There was a time when the hair of man was black, he held the view he’d rule the roost forever; “Not so,” said Mother Nature. “As the giver, you may endeavour, but without my succour, where then is man’s strength to deliver?” Sages of yore have long forewarned in their sayings, those who through vanity dare to fight “the feeling that will never come back anymore – the feeling that I could last forever … the deceitful feeling that lures us on to joys, to perils, to love, to vain effort. The glow in the heart that with every year grows dim, grows cold, grows small, and expires – and expires, too soon, too soon – before life itself”.
The cautionary maxim, “Women and wine undo men laughing”, when combined with the saying “An open door may tempt a saint”, is quite opposite. To some, many may say, fools, there is nothing more enticing and entrancing than an open door, and many are they that enter therein. The older, the better – or perhaps, worse – for as another saying goes, “There is no fool like an old fool.”
At that stage, there must be a way to sympathetically save such a fool from being the object of derision among his peer group and youngsters alike, or of convincing him that satisfying his feeble desires from his foolishness is but a waste of precious time and resources. There probably is, but “to answer a fool not according to his folly” may result only in disdainful dismissal for, “though thou shouldst bray a fool in a mortar among wheat with pestle, yet will not his foolishness depart from him”.
What better counsel can anyone offer in such circumstances than, “Be on your guard!” “Look not thou upon the wine when it is red; at the last it biteth like a serpent, and stingeth like an adder.” But, will that advice be heeded? Hardly. “Advice is seldom welcome, and those who want it the most always like it the least.” It may very well fall on deaf ears, so to speak. “He that will not be counselled cannot be helped”, particularly if the recipient has already aligned himself with Walter Pope’s “Old Man’s Wish”:
“Let this be my fate:
“May I have a warm house with a stone at the gate, “And a cleanly young girl to rub my bald pate, “May I govern my passion with an absolute sway, “And grow wiser and better as my strength wears away, “Without gout or stone, by a gentle decay.”
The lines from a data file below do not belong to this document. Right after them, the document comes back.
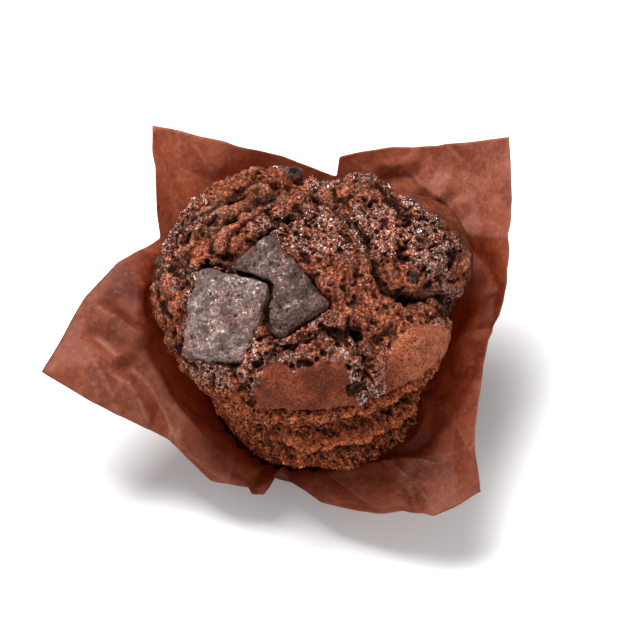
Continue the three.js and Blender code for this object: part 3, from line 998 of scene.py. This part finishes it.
# Colours are red, green and blue from 0 to 1, in linear light.
# Painted shade: the near-black colour put in pores and cracks, where shade falls.
PAINTED_HOLE_SHADE = (0.006, 0.0015, 0.0008)
PAPER_GLOW = 0.24  # share of the light that passes through the paper


def crumb_colour(g, fine, middle, grain, pores):
    """The walls of the pores, the torn crumb and the baked skin, with painted shade in their hollows, pores
    and cracks.
    """
    pore, small_pore = pores
    torn, relief, strand = g.attribute("torn"), g.attribute("relief"), g.attribute("strand")
    broad = g.noise(8.0, 3.0)
    proud = g.ramp(g.math("ADD", relief, g.times(g.math("SUBTRACT", middle, 0.5), 0.7)), 0.45, 0.75)
    wall = g.mix(g.ramp(middle, 0.4, 0.6), (0.14, 0.029, 0.01), (0.46, 0.112, 0.043))
    crest = g.mix(g.ramp(broad, 0.38, 0.62), (0.14, 0.034, 0.015), (0.37, 0.098, 0.044))
    crest = g.spots(crest, fine, 0.54, 0.64, 0.7, (0.76, 0.25, 0.115))
    wall = g.mix(proud, wall, crest)
    wall = g.mix(g.times(strand, 0.7), wall, (0.48, 0.16, 0.085))
    # Painted shade in the gaps between the grains.
    wall = g.spots(wall, grain, 0.5, 0.1, 0.65, (0.014, 0.003, 0.0015))

    open_crumb = g.mix(g.ramp(middle, 0.4, 0.62), (0.135, 0.026, 0.009), (0.345, 0.077, 0.027))
    open_crumb = g.spots(open_crumb, fine, 0.54, 0.64, proud, (0.85, 0.25, 0.09))
    open_crumb = g.mix(g.times(strand, 0.5), open_crumb, (0.62, 0.16, 0.06))
    # Painted shade in the gaps between the grains.
    open_crumb = g.spots(open_crumb, grain, 0.4, 0.1, 0.45, (0.02, 0.004, 0.0015))

    pale_lit_skin = g.mix(g.ramp(middle, 0.36, 0.64), (0.21, 0.052, 0.021), (0.32, 0.096, 0.046))
    skin = g.mix(g.ramp(broad, 0.38, 0.62), (0.075, 0.015, 0.006), (0.17, 0.038, 0.015))
    skin = g.spots(skin, g.noise(3.0, 4.0, 0.7), 0.5, 0.66, 0.7, (0.065, 0.013, 0.006))
    # Paler skin on the right: partly its own colour, partly painted light.
    skin = g.mix(g.attribute("pale"), skin, pale_lit_skin)
    skin = g.spots(skin, fine, 0.54, 0.64, 0.6, (0.04, 0.008, 0.004))
    skin = g.spots(skin, fine, 0.46, 0.36, 0.2, (0.4, 0.13, 0.06))
    # Painted shade in the skin's fine pores.
    skin = g.mix(g.times(small_pore, g.times(g.ramp(broad, 0.44, 0.56), 0.8)), skin, (0.02, 0.004, 0.002))

    colour = g.mix(g.attribute("skin"), g.mix(torn, wall, open_crumb), skin)
    # Painted shade: near black where the relief is low, in the pores and in the cracks.
    colour = g.spots(colour, relief, 0.44, 0.12, 0.96, (0.008, 0.0015, 0.0008))
    colour = g.mix(g.times(pore, 0.93), colour, PAINTED_HOLE_SHADE)
    return g.mix(g.times(g.attribute("hollow"), 0.92), colour, PAINTED_HOLE_SHADE)


def crumb_material():
    g = Graph("baked_crumb")
    skin, shiny = g.attribute("skin"), g.attribute("shiny")
    fine = g.noise(0.6, 4.0, 0.65)
    middle = g.noise(1.6, 3.0, 0.6)
    grain = g.grains(1.0)
    big_pore, small_pore = g.pores(1.4), g.pores(0.75)
    # Where the pores are: painted shade goes in them, and glints stay out of them.
    pore = g.times(g.most(big_pore, g.times(small_pore, 0.8)), g.rest(skin))
    pore = g.times(pore, g.math("ADD", 0.45, g.times(shiny, 0.5)))
    colour = crumb_colour(g, fine, middle, grain, (pore, small_pore))

    normal = g.bump(g.rest(big_pore), 0.3, 0.8)
    normal = g.bump(g.rest(small_pore), 0.14, 0.8, normal)
    normal = g.bump(grain, 0.34, 0.9, normal)
    normal = g.bump(g.noise(0.6, 2.0, 0.5), 0.16, 0.9, normal)
    smoother = g.bump(g.noise(1.4, 4.0, 0.65), 0.45, 0.9)
    normal = g.add("Mix", {0: skin, 4: normal, 5: smoother}, data_type="VECTOR").outputs[1]

    sparkle = g.times(g.ramp(g.noise(1.2, 2.0, 0.6), 0.42, 0.52), g.ramp(g.noise(5.0, 2.0), 0.24, 0.4))
    open_face = g.times(g.rest(pore), g.rest(g.attribute("hollow")))
    open_face = g.times(open_face, g.ramp(g.attribute("granular"), 0.3, 0.9))
    open_face = g.times(open_face, g.ramp(g.attribute("relief"), 0.25, 0.5))
    glint = g.times(g.times(sparkle, open_face), g.math("ADD", 0.12, g.times(shiny, 0.82)))
    g.wire(g.shader.inputs["Coat Weight"], glint)
    g.wire(g.shader.inputs["Coat Normal"], normal)
    return g.finish(colour, 0.8, normal, Specular_IOR_Level=0.1, Coat_Roughness=0.2, Coat_IOR=2.35)


def paper_material():
    g = Graph("greaseproof_paper")
    blotch = g.noise(6.0, 4.0, 0.65)
    fibre = g.noise(1.3, 4.0, 0.72, 0.5)
    cloud = g.noise(22.0, 2.0)
    dry = g.mix(g.ramp(blotch, 0.38, 0.62), (0.15, 0.042, 0.022), (0.27, 0.084, 0.047))
    dry = g.spots(dry, cloud, 0.42, 0.6, 0.55, (0.24, 0.056, 0.022))
    dry = g.spots(dry, fibre, 0.5, 0.66, 0.55, (0.095, 0.024, 0.012))
    dry = g.spots(dry, fibre, 0.46, 0.34, 0.4, (0.38, 0.14, 0.085))
    # Pale crease lines: partly paler folded paper, partly a painted highlight.
    dry = g.mix(g.times(g.attribute("line"), 0.5), dry, (0.42, 0.175, 0.112))
    # Darker paper near the crumb: partly a fat stain, partly painted shade.
    greasy_shaded = g.mix(g.ramp(blotch, 0.38, 0.66), (0.055, 0.006, 0.001), (0.16, 0.028, 0.006))
    greasy_shaded = g.spots(greasy_shaded, fibre, 0.52, 0.66, 0.5, (0.29, 0.07, 0.018))
    colour = g.mix(g.times(g.attribute("grease_and_shade"), 0.9), dry, greasy_shaded)
    # Painted light and shade: the paper's colour is scaled by azimuth.
    colour = g.add("VectorMath", {0: colour, "Scale": g.attribute("painted_light")}, operation="SCALE").outputs[0]
    roughness = g.math("ADD", 0.45, g.times(blotch, 0.2))
    normal = g.bump(g.noise(4.0, 4.0, 0.6), 0.45, 0.6)
    normal = g.bump(fibre, 0.08, 0.7, normal)
    material = g.finish(colour, roughness, normal, Specular_IOR_Level=0.2)
    glow = g.add("BsdfTranslucent", {"Color": (0.75, 0.19, 0.07, 1.0), "Normal": normal})
    both = g.add("MixShader", {0: PAPER_GLOW, 1: g.shader.outputs[0], 2: glow.outputs[0]})
    output = next(n for n in g.tree.nodes if n.type == "OUTPUT_MATERIAL")
    g.tree.links.new(both.outputs[0], output.inputs["Surface"])
    return material


def chocolate_material(name, dark, light, roughness, specular, shine):
    def scaled(colour, *parts):
        return tuple(part * value for part, value in zip(parts, colour))

    g = Graph(name)
    dust = g.noise(0.75, 4.0, 0.7)
    bloom = g.noise(3.5, 3.0, 0.6)
    warm = g.noise(7.0, 2.0)
    hollow = g.attribute("hollow")
    colour = g.mix(g.ramp(bloom, 0.33, 0.67), dark, light)
    colour = g.spots(colour, warm, 0.48, 0.66, 0.5, scaled(light, 1.0, 0.6, 0.5))
    colour = g.spots(colour, dust, 0.48, 0.36, 0.75, scaled(dark, 0.35, 0.35, 0.35))
    colour = g.spots(colour, dust, 0.55, 0.68, 0.45, scaled(light, 2.2, 2.2, 2.2))
    # Painted shade in the slits, specks and dips.
    colour = g.mix(g.times(hollow, 0.95), colour, scaled(dark, 0.05, 0.05, 0.05))
    normal = g.bump(g.noise(1.8, 3.0, 0.6), 1.0, 0.9)
    normal = g.bump(g.grains(1.1), 0.22, 0.8, normal)
    normal = g.bump(dust, 0.2, 0.8, normal)
    glint = g.times(g.ramp(g.noise(1.0, 3.0, 0.6), 0.49, 0.58), g.ramp(bloom, 0.4, 0.56))
    g.wire(g.shader.inputs["Coat Weight"], g.times(g.times(glint, shine), g.rest(hollow)))
    g.wire(g.shader.inputs["Coat Normal"], normal)
    return g.finish(colour, roughness, normal, Specular_IOR_Level=specular, Coat_Roughness=0.2, Coat_IOR=2.2)


def floor_material():
    g = Graph("pale_floor")
    tint = g.mix(g.noise(40.0, 2.0), (0.86, 0.86, 0.86), (0.88, 0.88, 0.88))
    return g.finish(tint, 0.9, g.bump(g.noise(2.0, 2.0), 0.01, 0.1), Specular_IOR_Level=0.1)


# ---- Studio ----

VIEW_ELEVATION = 50.0
VIEW_DISTANCE = 1.3  # metres, as are the span of the picture at the muffin and the place looked at
VIEW_SPAN = 0.1737
AIM = Vector((-0.0008, -0.003, 0.045))
SENSOR = 36.0
FLOOR_DROP = 0.15  # the paper's lower face rests here, below the frame's origin
FLOOR_SIDE = 6000.0
SKY = 0.34  # strength of the plain white light from all around
LIGHTS = {  # place and size in metres, and power in watts
    "key": ((-0.2, 0.18, 0.82), 0.5, 13.5),
    "fill": ((-0.25, -1.0, 0.45), 0.5, 6.0),
    "side": ((0.8, -0.45, 0.5), 0.4, 2.0),
}


def make_camera():
    tilt = math.radians(VIEW_ELEVATION)
    data = bpy.data.cameras.new("camera")
    data.sensor_width = SENSOR
    data.lens = data.sensor_width * VIEW_DISTANCE / VIEW_SPAN
    camera = bpy.data.objects.new("camera", data)
    camera.location = AIM + VIEW_DISTANCE * Vector((0, -math.cos(tilt), math.sin(tilt)))
    camera.rotation_euler = (math.pi / 2 - tilt, 0, 0)
    bpy.context.scene.collection.objects.link(camera)
    bpy.context.scene.camera = camera


def make_light(name, place, size, power):
    data = bpy.data.lights.new(name, "AREA")
    data.size = size
    data.energy = power
    light = bpy.data.objects.new(name, data)
    light.location = place
    light.rotation_euler = (Vector(place) - AIM).to_track_quat("Z", "Y").to_euler()
    bpy.context.scene.collection.objects.link(light)


def make_studio():
    for name, values in LIGHTS.items():
        make_light(name, *values)
    world = bpy.data.worlds.new("studio")
    world.use_nodes = True
    background = world.node_tree.nodes["Background"]
    background.inputs["Color"].default_value = (1, 1, 1, 1)
    background.inputs["Strength"].default_value = SKY
    bpy.context.scene.world = world
    bpy.context.scene.view_settings.view_transform = "Standard"

    corners = np.array([(-1, -1, 0), (1, -1, 0), (1, 1, 0), (-1, 1, 0)]) * FLOOR_SIDE / 2
    floor = mesh_object("floor", corners - (0, 0, FLOOR_DROP), np.array([[0, 1, 2, 3]]))
    floor.data.materials.append(floor_material())


# ---- Assembly ----

def place_piece(piece, node, material):
    piece.data.materials.clear()
    piece.data.materials.append(material)
    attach(piece, "root")
    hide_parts(node)


make_camera()
make_studio()

# Each chocolate's name, dark and light colour, roughness, specular level and strength of its glints.
CHOCOLATES = [
    ("bloomed_chocolate", (0.068, 0.036, 0.029), (0.17, 0.104, 0.091), 0.6, 0.25, 0.85),
    # The right chunk's darker colours are partly less bloom, partly painted shade on its face turned from the
    # light.
    ("shaded_matte_chocolate", (0.042, 0.019, 0.014), (0.108, 0.058, 0.046), 0.6, 0.2, 0.6),
    ("dark_chip", (0.024, 0.008, 0.005), (0.055, 0.02, 0.012), 0.45, 0.12, 0.15),
    ("brown_chip", (0.036, 0.01, 0.005), (0.09, 0.028, 0.015), 0.6, 0.1, 0.0),
]
left_look, shaded_right_look, dark_look, brown_look = (chocolate_material(*values) for values in CHOCOLATES)

chocolate = []
for number, (side, look) in enumerate({"left": left_look, "right": shaded_right_look}.items()):
    node = "chocolate_chunk_" + side
    piece = make_chunk("chunk_" + side, node, 100 + 20 * number, chocolate[0] if chocolate else None)
    place_piece(piece, node, look)
    chocolate.append(piece)
for number, side in enumerate(("back", "right", "rim", "front", "left")):
    node = "chocolate_chip_" + side
    piece = make_chip("chip_" + side, node, 200 + 20 * number)
    place_piece(piece, node, brown_look if side == "front" else dark_look)
    chocolate.append(piece)

place_piece(make_crumb(chocolate), "muffin_crumb", crumb_material())

sheet = make_wrap()
place_piece(sheet, "paper_wrap", paper_material())
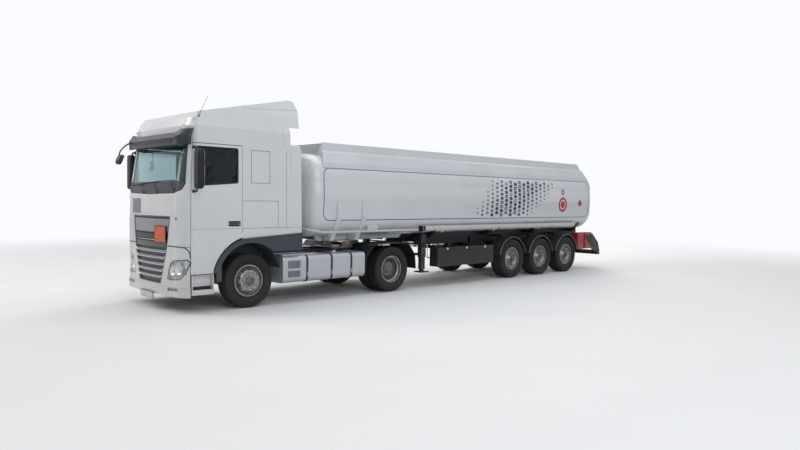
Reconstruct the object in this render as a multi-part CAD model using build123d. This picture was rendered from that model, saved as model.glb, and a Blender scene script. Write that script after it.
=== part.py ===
"""Articulated tanker truck: a two-axle tractor with a tall sleeper cab and a three-axle tank trailer."""
from build123d import *
import math
import os

# Frame: millimetres, +Z up, +X is the vehicle's left side, the front faces -Y, and the ground is Z = 0.
# The tractor's places count Y from the front axle, and the trailer's from the coupling pin.
# write() and haul() move each piece to the middle of the whole length.

# Overall lengths and heights
FRONT_END = -1650.0          # foremost point, the front mirror
WHEELBASE = 3600.0
CAB_HALF = 1245.0            # half the cab's width
CAB_BACK = 870.0             # outer face of the cab's back wall
CAB_BASE = 1180.0            # lower edge of the cab's walls
WINDSCREEN_FOOT = 2080.0     # where the upright front turns into the raked screen
ROOF_SEAM = 3000.0
ROOF_CREASE = 3450.0
ROOF_TOP = 3985.0
WALL = 60.0                  # whole thickness of a cab wall or door
GLASS = 12.0
GAP = 8.0                    # clearance round a door

# Tractor wheels
TYRE_R = 507.0
TYRE_W = 312.0
RIM_SEAT_R = 286.0
RIM_FLANGE_R = 299.0
FLANGE_T = 12.0
RIM_HALF = 125.0             # half the width over a tractor rim's flanges
TRAILER_RIM_HALF = 158.0
FRONT_WHEEL_X = 1040.0       # middle plane of a front tyre
DRIVE_OUTER_X = 1085.0       # middle plane of the outer drive tyre
TWIN_SPACING = TYRE_W + 38
STEER_X = 890.0              # steering pin
FIT = 0.3                    # gap between curved faces that meet

# Trailer wheels
TRAILER_TYRE_R = 520.0
TRAILER_TYRE_W = 385.0
TRAILER_WHEEL_X = 1052.0
AXLE_SPACING = 1310.0

# Coupling
KINGPIN_Y = WHEELBASE - 620
KINGPIN_R = 25.4             # two-inch pin
PIN_FIT = 0.08               # running clearance of a steering pin
PLATE_TOP = 1150.0           # bearing face of the coupling plate
PLATE_GAP = 1.0

# Tractor frame
RAIL_X = 385.0               # middle of a side rail
RAIL_W = 80.0
RAIL_LOW = 690.0
RAIL_TOP = 960.0
RAIL_WEB = 9.0
FRAME_FRONT = -1150.0
FRAME_END = WHEELBASE + 820

# Tank trailer, with Y from the coupling pin
TANK_HALF = 1250.0
TANK_TOP = 3000.0
TANK_LOW = 1230.0
TANK_SEAM = -1340.0          # where the front dished end begins
TANK_REAR_SEAM = 8900.0
DISH_DEPTH = 350.0
TANK_FRONT, TANK_REAR = TANK_SEAM - DISH_DEPTH, TANK_REAR_SEAM + DISH_DEPTH + 10
COAMING_TOP = 3225.0
TRAILER_RAIL_X = 500.0
TRAILER_RAIL_LOW = 960.0
TRAILER_RAIL_TOP = 1230.0
REAR_AXLE = TANK_REAR_SEAM - 1210
TRAILER_AXLES = (REAR_AXLE - 2 * AXLE_SPACING, REAR_AXLE - AXLE_SPACING, REAR_AXLE)
TRAILER_END = TANK_REAR_SEAM + 420
TRAILER_REAR = TRAILER_END + 280     # rearmost point, the underrun beam's side plates
MIDDLE = (FRONT_END + KINGPIN_Y + TRAILER_REAR) / 2


def block(x0, x1, y0, y1, z0, z1):
    """A box between two corners."""
    return Pos((x0 + x1) / 2, (y0 + y1) / 2, (z0 + z1) / 2) * Box(x1 - x0, y1 - y0, z1 - z0)


def rod(axis, r, start, end, a, b):
    """A round bar of radius r along X, Y or Z from start to end; a and b are its other two places."""
    middle, length = (start + end) / 2, end - start
    if axis == "X":
        return Pos(middle, a, b) * Rot(0, 90, 0) * Cylinder(r, length)
    if axis == "Y":
        return Pos(a, middle, b) * Rot(90, 0, 0) * Cylinder(r, length)
    return Pos(a, b, middle) * Cylinder(r, length)


def slab(axis, points, start, end):
    """A flat outline carried along X, Y or Z; the points hold the other two places in order."""
    number = "XYZ".index(axis)
    corners = []
    for a, b in points:
        corner = [a, b]
        corner.insert(number, start)
        corners.append(tuple(corner))
    way = [0, 0, 0]
    way[number] = 1
    return extrude(make_face(Polyline(corners, close=True)), amount=end - start, dir=tuple(way))


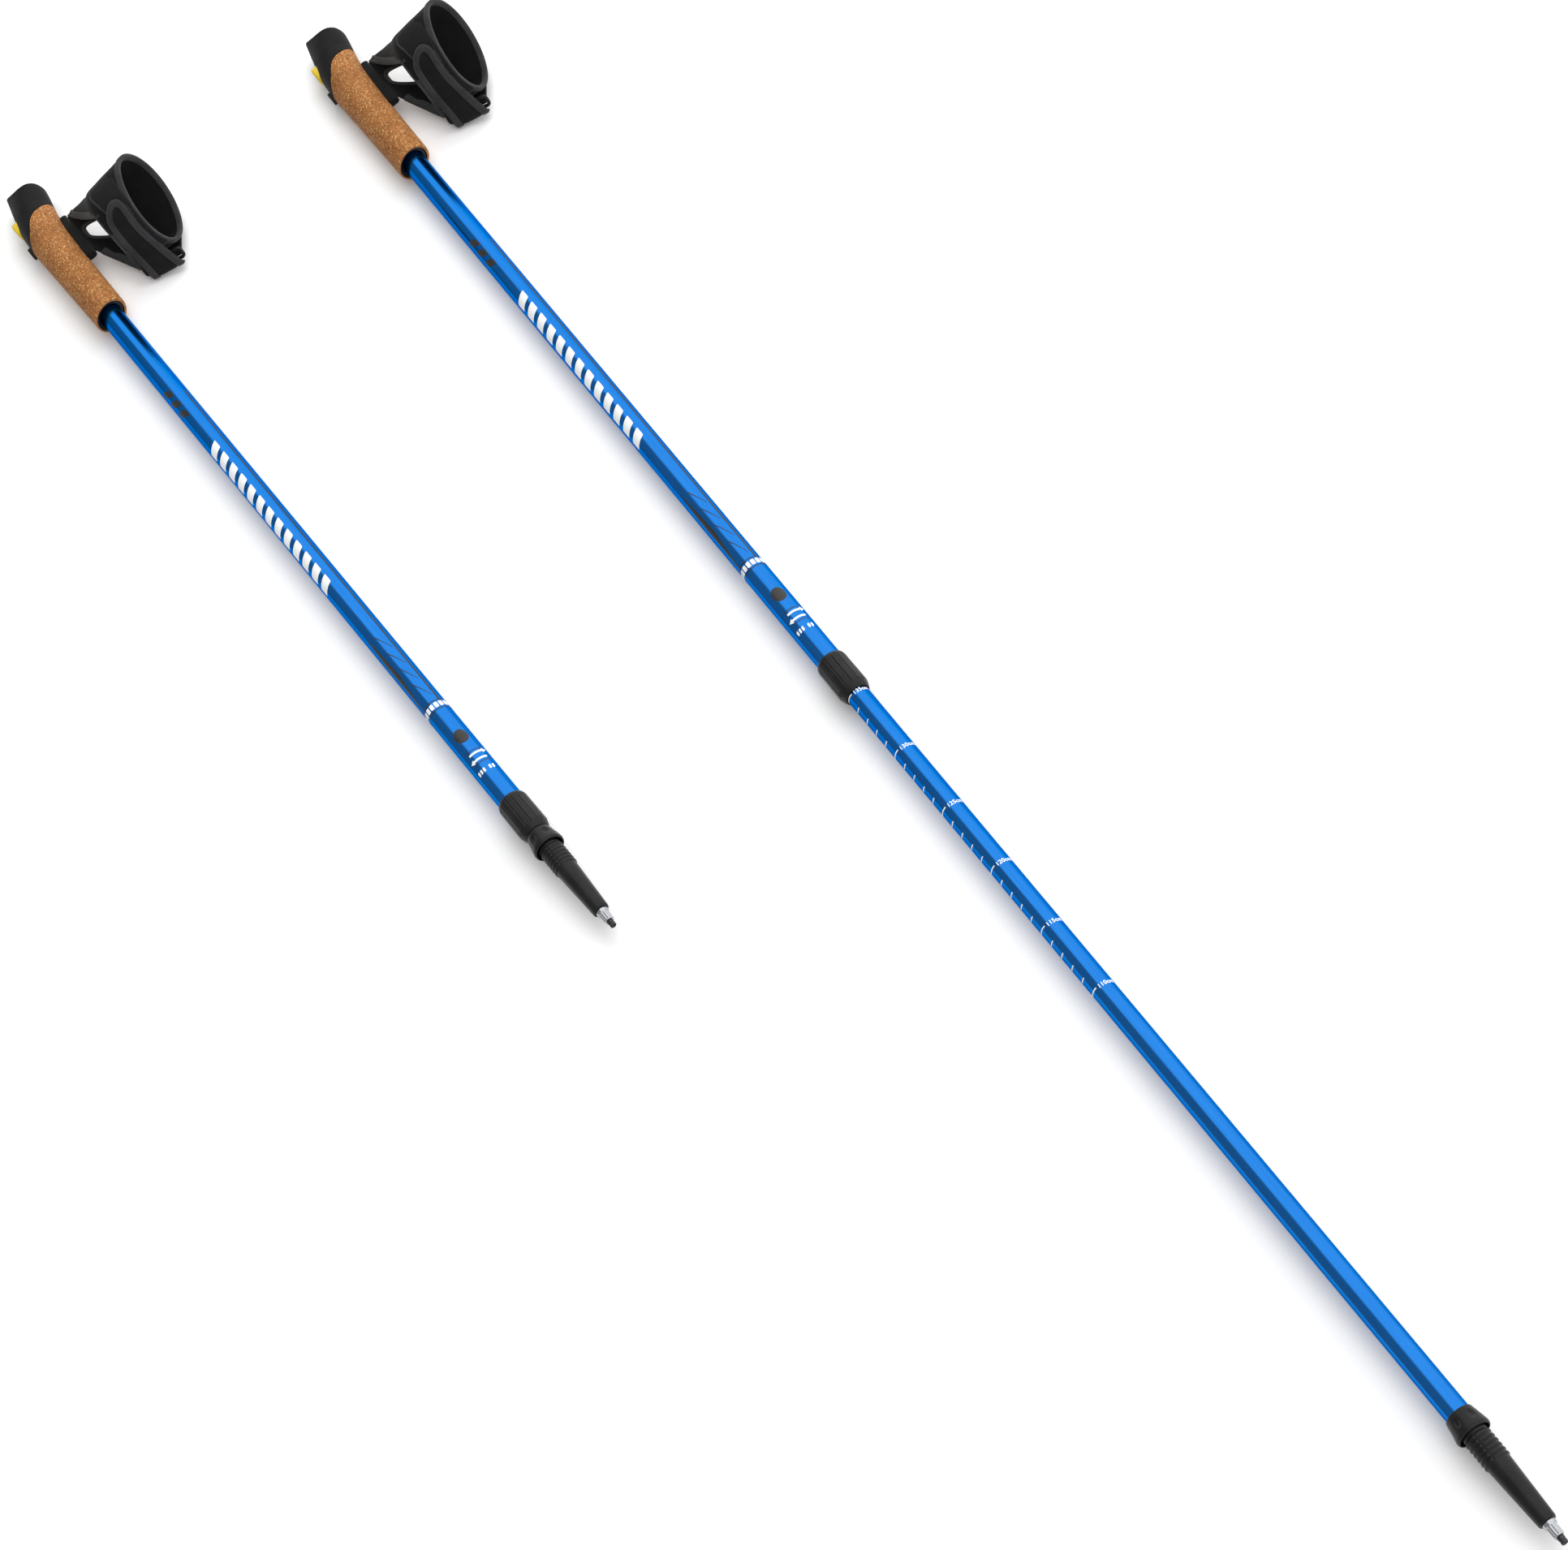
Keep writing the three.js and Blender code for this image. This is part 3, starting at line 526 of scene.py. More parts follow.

Truly, “Wise men learn from other men’s mistakes, fools, by their own”, for as much as “a fool sees not the same tree that a wise man sees” and “a wilful man must have his way”, it is useless for others to worry over his folly.
Better it would be if he is allowed to follow his desires until the time comes when he is convinced through experience that, “Who so diggeth the pit shall fall therein.”